New boundaries will quarantine plants, flowers, fruits, and vegetables grown in California’s Sonoma and Santa Clara counties due to recent light brown apple moth detections.

A new quarantine of approximately 18 square miles is now established in the Sebastopol area of Sonoma County while an existing quarantine in the Milpitas area of Santa Clara County increases by approximately 64 square miles.

Approximately 2,414 square miles are now under quarantine within California.

State and federal quarantine regulations prohibit the movement of all nursery stock, all cut flowers, and all host fruits and vegetables and plant parts within or from the quarantined area unless it is certified as free from the pest by an agricultural official; is purchased at a retail outlet; or was produced outside the area and is passing through in accordance with accepted safeguards, according to the California Department of Food and Agriculture.

Federal regulations apply to host commodities from the entire county if the commodities are moving interstate.

The quarantine applies to residential and public properties as well as plant nurseries, farms, and other commercial enterprises.

Residents are asked to consume fruits and vegetables from yards and gardens in the area rather than removing them from the property. Landscapers and yard maintenance companies will be among the businesses placed under compliance agreements to ensure that yard waste is disposed of properly.

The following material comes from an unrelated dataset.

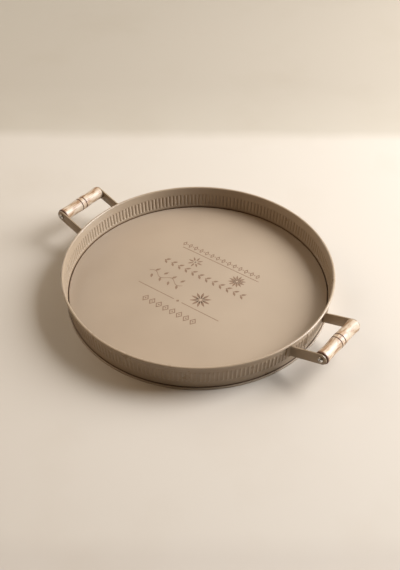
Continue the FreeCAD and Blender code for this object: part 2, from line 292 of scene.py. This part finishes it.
def lapped_rib(u, z, outside):
    lapped = 0.0
    if outside and u > LAP_EDGE and LAP_LOW <= z <= LAP_HIGH + 0.01 * MM:
        lapped = SHEET * (1 - smooth_step((u - 1.1) / 0.8))
    return plain_rib(u, z, outside) + lapped


def broken_rib(u, z, outside):
    across = (u - 0.5) * PITCH * wall_inner(z)
    middle = (RIB_LOW + RIB_HIGH) / 2
    lower = rib_height(across, z, RIB_LOW, middle - 0.5 * MM, RIB_DEPTH)
    return lower + rib_height(across, z, middle + 0.5 * MM, RIB_HIGH, RIB_DEPTH)


def new_tree(name, numbers=(), objects=()):
    """A Geometry Nodes tree with named inputs, and its input and output nodes."""
    tree = bpy.data.node_groups.new(name, "GeometryNodeTree")
    tree.interface.new_socket("Geometry", in_out="INPUT", socket_type="NodeSocketGeometry")
    tree.interface.new_socket("Geometry", in_out="OUTPUT", socket_type="NodeSocketGeometry")
    for label, kind in numbers:
        tree.interface.new_socket(label, in_out="INPUT", socket_type=kind)
    for label in objects:
        tree.interface.new_socket(label, in_out="INPUT", socket_type="NodeSocketObject")
    tree.interface.new_socket("Finish", in_out="INPUT", socket_type="NodeSocketMaterial")
    return tree, tree.nodes.new("NodeGroupInput"), tree.nodes.new("NodeGroupOutput")


def finish_tree(tree, given, out, geometry, merge=1e-6):
    """Ends a tree: instances made real, touching points merged, smooth shading, material."""
    real = add_node(tree, "GeometryNodeRealizeInstances", Geometry=geometry).outputs[0]
    merged = add_node(tree, "GeometryNodeMergeByDistance", Geometry=real, Distance=merge).outputs[0]
    smooth = add_node(tree, "GeometryNodeSetShadeSmooth", Geometry=merged).outputs[0]
    painted = add_node(tree, "GeometryNodeSetMaterial", Geometry=smooth, Material=given.outputs["Finish"])
    tree.links.new(painted.outputs[0], out.inputs[0])


def grown(name, tree, values, sharp=math.radians(35)):
    """The plain mesh object that a tree makes with these input values."""
    seed = bpy.data.objects.new(name + "_seed", bpy.data.meshes.new(name + "_seed"))
    bpy.context.scene.collection.objects.link(seed)
    modifier = seed.modifiers.new("grow", "NODES")
    modifier.node_group = tree
    for item in tree.interface.items_tree:
        if item.in_out == "INPUT" and item.name in values:
            modifier[item.identifier] = values[item.name]
    depsgraph = bpy.context.evaluated_depsgraph_get()
    mesh = bpy.data.meshes.new_from_object(seed.evaluated_get(depsgraph), depsgraph=depsgraph)
    mesh.name = name
    mesh.set_sharp_from_angle(angle=sharp)
    bpy.data.objects.remove(seed)
    piece = bpy.data.objects.new(name, mesh)
    bpy.context.scene.collection.objects.link(piece)
    return piece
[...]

The range of host plants is broad with more than 2,000 plant species known to be susceptible to attack by this pest, and more than 250 crops. It threatens California’s environment including cypress and oak trees by destroying, stunting, or deforming young seedlings and damaging new growth in the forest canopy.

The moth feeds on host plants and damages or spoils the appearance of ornamental plants, citrus, grapes, and deciduous fruit tree crops.

State and federal agriculture officials are currently developing sterile insect technology to combat the infestation.